** Given instruction **
From the records below, copy out exactly the lines from the one containing "The build123d and Blender code for this object" to the one containing "return on_back(POWER_SWITCH_Z - POWER_SWITCH_TRAVEL", both included. Add nothing else.

** Data for the task **

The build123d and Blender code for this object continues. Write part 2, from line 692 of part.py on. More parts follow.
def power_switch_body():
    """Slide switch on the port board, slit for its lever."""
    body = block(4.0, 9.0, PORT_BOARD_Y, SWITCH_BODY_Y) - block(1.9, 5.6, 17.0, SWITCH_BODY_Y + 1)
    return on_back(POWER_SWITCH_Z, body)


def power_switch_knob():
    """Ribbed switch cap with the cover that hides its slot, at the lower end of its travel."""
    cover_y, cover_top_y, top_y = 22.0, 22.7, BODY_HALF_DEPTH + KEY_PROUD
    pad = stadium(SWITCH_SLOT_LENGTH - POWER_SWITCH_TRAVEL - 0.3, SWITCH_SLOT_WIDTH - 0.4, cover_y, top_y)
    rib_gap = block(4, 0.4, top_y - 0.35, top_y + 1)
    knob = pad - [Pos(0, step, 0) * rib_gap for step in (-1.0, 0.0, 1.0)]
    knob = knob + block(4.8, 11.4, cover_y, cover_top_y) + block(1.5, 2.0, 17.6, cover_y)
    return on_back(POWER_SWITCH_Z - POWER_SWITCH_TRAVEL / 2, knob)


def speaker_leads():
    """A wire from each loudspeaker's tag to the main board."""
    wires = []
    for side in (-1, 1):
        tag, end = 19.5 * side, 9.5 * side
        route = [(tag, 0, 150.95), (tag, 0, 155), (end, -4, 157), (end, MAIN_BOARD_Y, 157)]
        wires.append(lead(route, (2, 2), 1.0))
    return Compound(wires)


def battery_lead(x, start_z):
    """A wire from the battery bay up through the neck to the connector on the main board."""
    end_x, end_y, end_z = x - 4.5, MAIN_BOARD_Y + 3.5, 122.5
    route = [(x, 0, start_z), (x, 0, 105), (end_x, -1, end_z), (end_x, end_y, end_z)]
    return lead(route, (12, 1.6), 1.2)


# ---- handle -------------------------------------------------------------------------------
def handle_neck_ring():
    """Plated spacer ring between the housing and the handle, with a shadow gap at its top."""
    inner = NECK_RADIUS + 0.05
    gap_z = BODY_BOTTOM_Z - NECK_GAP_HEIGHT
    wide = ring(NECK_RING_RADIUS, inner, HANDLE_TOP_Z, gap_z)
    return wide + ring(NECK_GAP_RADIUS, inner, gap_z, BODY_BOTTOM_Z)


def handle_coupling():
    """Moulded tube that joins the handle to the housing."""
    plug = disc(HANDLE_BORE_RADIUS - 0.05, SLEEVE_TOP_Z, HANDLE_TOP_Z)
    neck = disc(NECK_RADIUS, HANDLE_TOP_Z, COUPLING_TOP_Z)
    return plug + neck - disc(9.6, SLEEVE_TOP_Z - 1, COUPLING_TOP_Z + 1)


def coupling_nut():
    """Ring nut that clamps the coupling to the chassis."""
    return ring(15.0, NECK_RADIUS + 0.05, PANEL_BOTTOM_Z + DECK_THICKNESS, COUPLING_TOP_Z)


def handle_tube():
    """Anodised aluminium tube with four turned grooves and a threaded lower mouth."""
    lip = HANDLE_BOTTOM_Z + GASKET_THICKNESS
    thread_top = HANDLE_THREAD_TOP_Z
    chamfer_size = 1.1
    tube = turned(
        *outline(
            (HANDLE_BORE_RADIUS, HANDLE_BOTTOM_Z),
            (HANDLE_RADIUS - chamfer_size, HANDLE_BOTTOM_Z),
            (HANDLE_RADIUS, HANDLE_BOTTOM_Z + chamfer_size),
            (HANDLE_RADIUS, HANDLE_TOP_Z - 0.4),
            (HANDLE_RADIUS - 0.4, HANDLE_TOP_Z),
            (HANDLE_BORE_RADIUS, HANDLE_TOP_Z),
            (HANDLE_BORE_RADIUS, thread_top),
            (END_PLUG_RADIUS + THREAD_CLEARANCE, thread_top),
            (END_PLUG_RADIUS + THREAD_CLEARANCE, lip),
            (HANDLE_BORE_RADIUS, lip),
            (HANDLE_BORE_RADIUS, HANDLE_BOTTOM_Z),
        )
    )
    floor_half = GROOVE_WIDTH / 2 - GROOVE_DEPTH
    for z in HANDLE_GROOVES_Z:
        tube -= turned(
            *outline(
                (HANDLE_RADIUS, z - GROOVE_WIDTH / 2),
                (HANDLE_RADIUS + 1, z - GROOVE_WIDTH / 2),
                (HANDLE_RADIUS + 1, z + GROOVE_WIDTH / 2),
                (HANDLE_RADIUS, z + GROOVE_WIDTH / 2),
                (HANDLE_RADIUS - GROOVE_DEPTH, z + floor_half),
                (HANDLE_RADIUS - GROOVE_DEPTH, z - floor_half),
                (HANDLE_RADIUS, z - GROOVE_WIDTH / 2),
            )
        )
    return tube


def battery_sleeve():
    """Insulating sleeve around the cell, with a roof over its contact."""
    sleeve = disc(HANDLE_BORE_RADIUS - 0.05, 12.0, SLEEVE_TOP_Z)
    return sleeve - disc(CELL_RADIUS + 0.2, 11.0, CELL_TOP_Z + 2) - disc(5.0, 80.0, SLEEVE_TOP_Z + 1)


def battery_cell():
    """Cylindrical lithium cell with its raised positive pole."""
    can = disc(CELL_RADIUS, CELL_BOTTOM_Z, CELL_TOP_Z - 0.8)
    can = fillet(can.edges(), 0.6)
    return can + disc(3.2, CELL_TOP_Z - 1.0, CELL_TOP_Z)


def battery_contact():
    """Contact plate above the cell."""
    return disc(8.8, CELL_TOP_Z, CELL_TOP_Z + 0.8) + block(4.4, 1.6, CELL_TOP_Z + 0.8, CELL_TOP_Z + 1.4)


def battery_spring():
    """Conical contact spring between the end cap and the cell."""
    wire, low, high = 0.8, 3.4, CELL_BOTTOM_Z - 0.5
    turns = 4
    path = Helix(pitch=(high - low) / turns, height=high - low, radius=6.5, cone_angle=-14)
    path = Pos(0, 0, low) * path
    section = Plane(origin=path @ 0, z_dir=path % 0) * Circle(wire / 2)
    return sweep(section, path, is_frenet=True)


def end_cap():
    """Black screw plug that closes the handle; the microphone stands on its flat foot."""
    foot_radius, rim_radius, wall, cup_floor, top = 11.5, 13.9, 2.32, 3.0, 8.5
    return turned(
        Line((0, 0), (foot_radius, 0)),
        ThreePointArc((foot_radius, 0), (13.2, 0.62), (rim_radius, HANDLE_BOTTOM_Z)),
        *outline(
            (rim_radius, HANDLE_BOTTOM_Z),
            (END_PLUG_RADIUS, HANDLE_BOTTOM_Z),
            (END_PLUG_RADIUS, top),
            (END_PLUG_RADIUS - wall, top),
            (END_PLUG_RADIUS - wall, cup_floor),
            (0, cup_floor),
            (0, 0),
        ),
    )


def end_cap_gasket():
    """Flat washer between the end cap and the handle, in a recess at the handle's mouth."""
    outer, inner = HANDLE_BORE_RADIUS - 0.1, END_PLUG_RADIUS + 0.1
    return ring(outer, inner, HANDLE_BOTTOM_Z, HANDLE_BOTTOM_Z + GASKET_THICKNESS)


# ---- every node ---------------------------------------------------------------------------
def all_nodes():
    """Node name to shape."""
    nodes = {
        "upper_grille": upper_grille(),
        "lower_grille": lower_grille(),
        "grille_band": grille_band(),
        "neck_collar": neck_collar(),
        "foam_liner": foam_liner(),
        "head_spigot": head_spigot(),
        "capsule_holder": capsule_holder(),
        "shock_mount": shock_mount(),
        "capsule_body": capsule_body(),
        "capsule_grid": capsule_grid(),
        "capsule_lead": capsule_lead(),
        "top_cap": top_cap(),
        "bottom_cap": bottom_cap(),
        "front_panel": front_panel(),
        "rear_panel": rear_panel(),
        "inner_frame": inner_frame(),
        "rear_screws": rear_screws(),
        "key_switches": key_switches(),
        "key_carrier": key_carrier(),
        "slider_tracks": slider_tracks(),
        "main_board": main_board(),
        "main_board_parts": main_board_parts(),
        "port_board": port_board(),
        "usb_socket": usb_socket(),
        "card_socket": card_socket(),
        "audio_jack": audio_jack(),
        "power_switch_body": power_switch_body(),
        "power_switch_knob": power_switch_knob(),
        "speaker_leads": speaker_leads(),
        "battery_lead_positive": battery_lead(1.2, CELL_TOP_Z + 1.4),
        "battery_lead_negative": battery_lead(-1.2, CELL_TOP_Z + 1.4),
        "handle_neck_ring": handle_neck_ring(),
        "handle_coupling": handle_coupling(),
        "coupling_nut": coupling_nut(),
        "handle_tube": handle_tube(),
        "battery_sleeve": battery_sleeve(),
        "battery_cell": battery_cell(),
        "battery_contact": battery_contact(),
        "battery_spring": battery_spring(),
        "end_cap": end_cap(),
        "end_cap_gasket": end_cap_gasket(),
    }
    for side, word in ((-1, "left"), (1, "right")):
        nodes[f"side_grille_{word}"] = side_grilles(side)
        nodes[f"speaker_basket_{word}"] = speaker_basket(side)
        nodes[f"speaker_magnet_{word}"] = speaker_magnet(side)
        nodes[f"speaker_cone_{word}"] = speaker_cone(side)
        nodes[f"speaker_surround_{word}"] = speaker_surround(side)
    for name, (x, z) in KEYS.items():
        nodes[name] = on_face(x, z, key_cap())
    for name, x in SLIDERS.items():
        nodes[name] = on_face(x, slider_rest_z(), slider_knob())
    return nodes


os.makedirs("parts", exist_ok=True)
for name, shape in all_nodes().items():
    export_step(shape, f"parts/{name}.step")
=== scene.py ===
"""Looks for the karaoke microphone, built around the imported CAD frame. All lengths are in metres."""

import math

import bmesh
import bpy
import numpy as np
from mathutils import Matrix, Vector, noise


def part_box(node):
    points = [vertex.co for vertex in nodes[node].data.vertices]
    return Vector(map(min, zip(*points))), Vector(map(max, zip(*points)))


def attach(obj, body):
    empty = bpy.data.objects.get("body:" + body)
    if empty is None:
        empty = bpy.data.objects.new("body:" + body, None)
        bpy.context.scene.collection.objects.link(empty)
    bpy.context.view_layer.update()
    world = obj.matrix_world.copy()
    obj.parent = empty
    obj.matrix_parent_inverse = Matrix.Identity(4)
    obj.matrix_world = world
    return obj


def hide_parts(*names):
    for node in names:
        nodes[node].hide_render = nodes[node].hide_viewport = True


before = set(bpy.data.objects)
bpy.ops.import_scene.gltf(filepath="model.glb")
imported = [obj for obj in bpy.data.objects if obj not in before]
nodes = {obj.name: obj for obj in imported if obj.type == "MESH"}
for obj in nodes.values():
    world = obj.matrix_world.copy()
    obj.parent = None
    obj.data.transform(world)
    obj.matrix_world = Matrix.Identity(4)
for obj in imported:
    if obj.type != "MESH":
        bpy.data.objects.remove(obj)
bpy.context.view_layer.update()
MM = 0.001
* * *
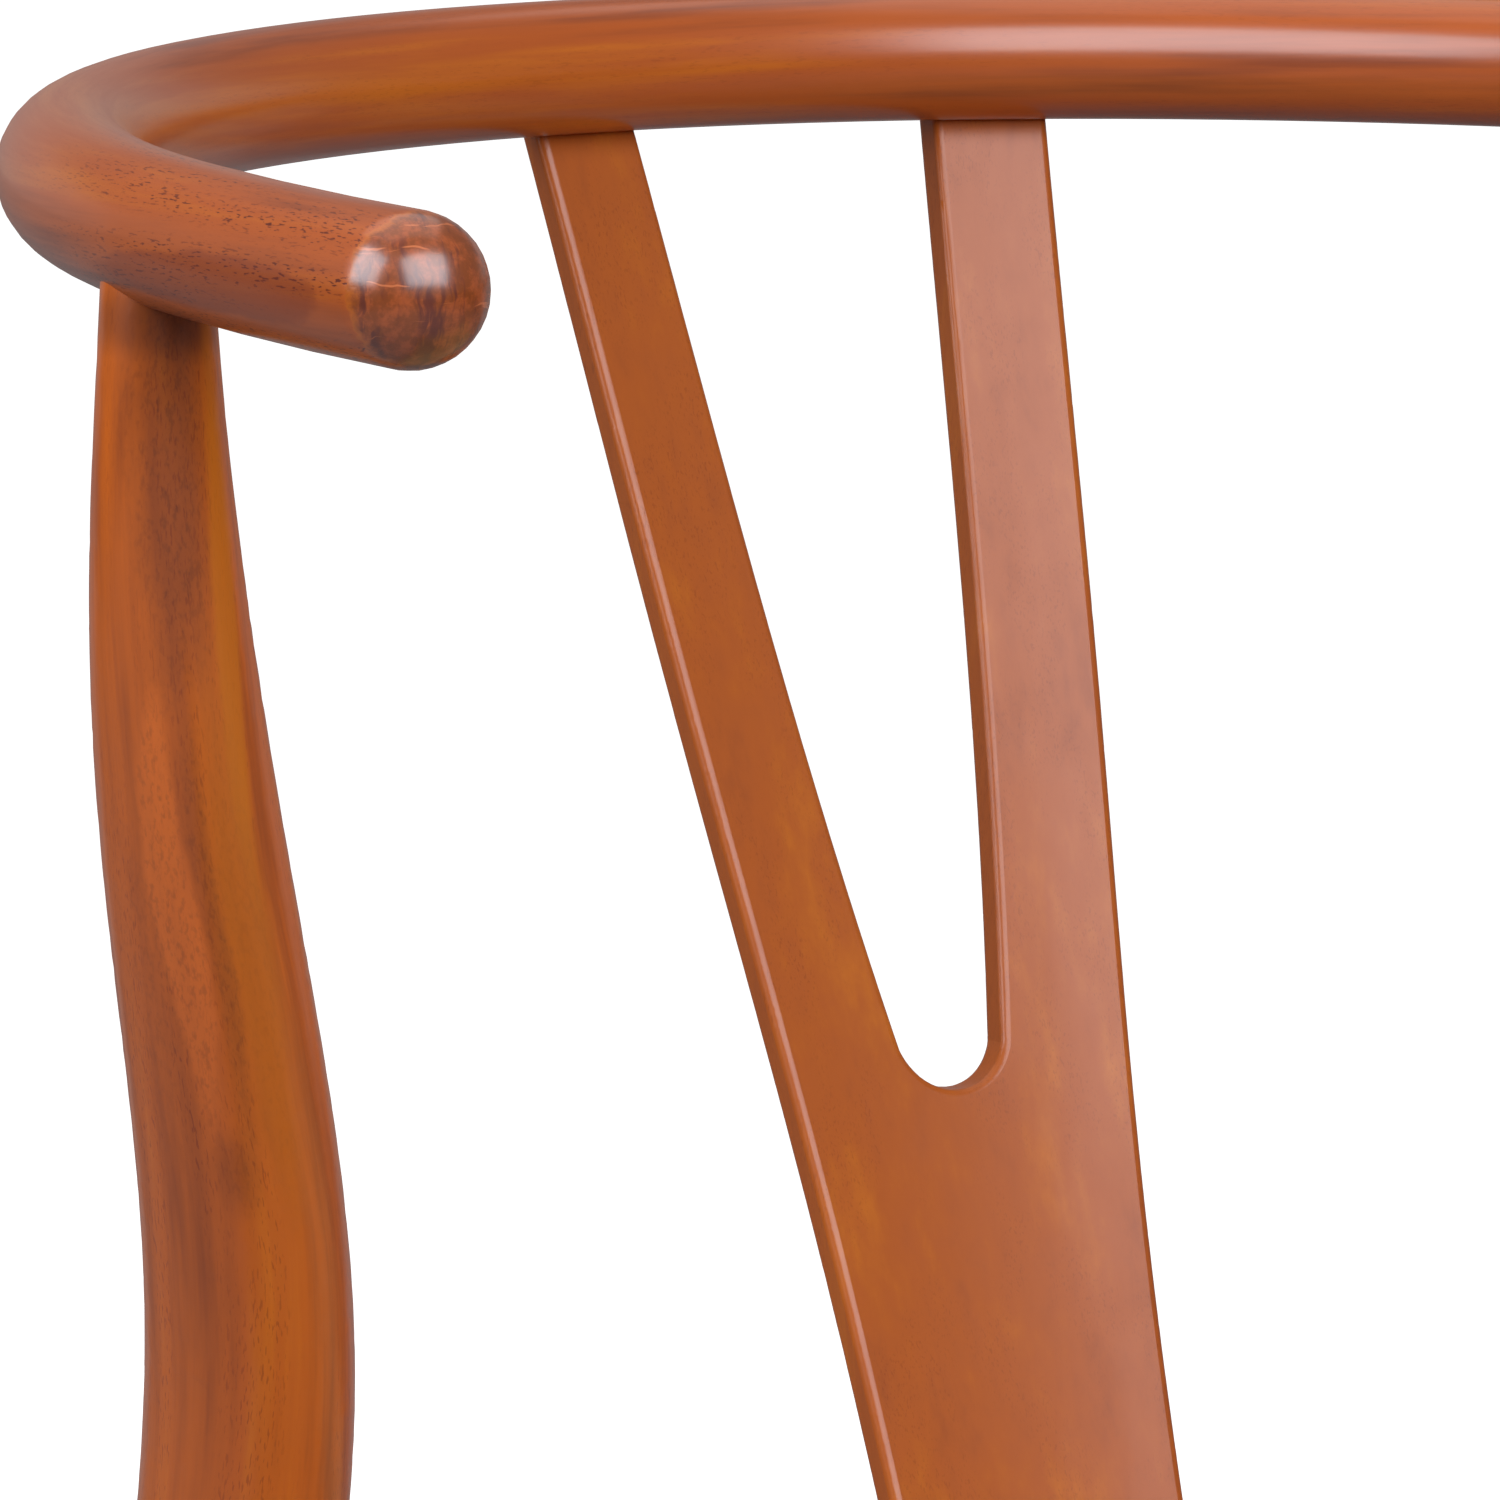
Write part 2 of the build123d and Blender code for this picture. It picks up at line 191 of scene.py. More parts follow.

** Reply to the task **
The build123d and Blender code for this object continues. Write part 2, from line 692 of part.py on. More parts follow.
def power_switch_body():
    """Slide switch on the port board, slit for its lever."""
    body = block(4.0, 9.0, PORT_BOARD_Y, SWITCH_BODY_Y) - block(1.9, 5.6, 17.0, SWITCH_BODY_Y + 1)
    return on_back(POWER_SWITCH_Z, body)


def power_switch_knob():
    """Ribbed switch cap with the cover that hides its slot, at the lower end of its travel."""
    cover_y, cover_top_y, top_y = 22.0, 22.7, BODY_HALF_DEPTH + KEY_PROUD
    pad = stadium(SWITCH_SLOT_LENGTH - POWER_SWITCH_TRAVEL - 0.3, SWITCH_SLOT_WIDTH - 0.4, cover_y, top_y)
    rib_gap = block(4, 0.4, top_y - 0.35, top_y + 1)
    knob = pad - [Pos(0, step, 0) * rib_gap for step in (-1.0, 0.0, 1.0)]
    knob = knob + block(4.8, 11.4, cover_y, cover_top_y) + block(1.5, 2.0, 17.6, cover_y)
    return on_back(POWER_SWITCH_Z - POWER_SWITCH_TRAVEL / 2, knob)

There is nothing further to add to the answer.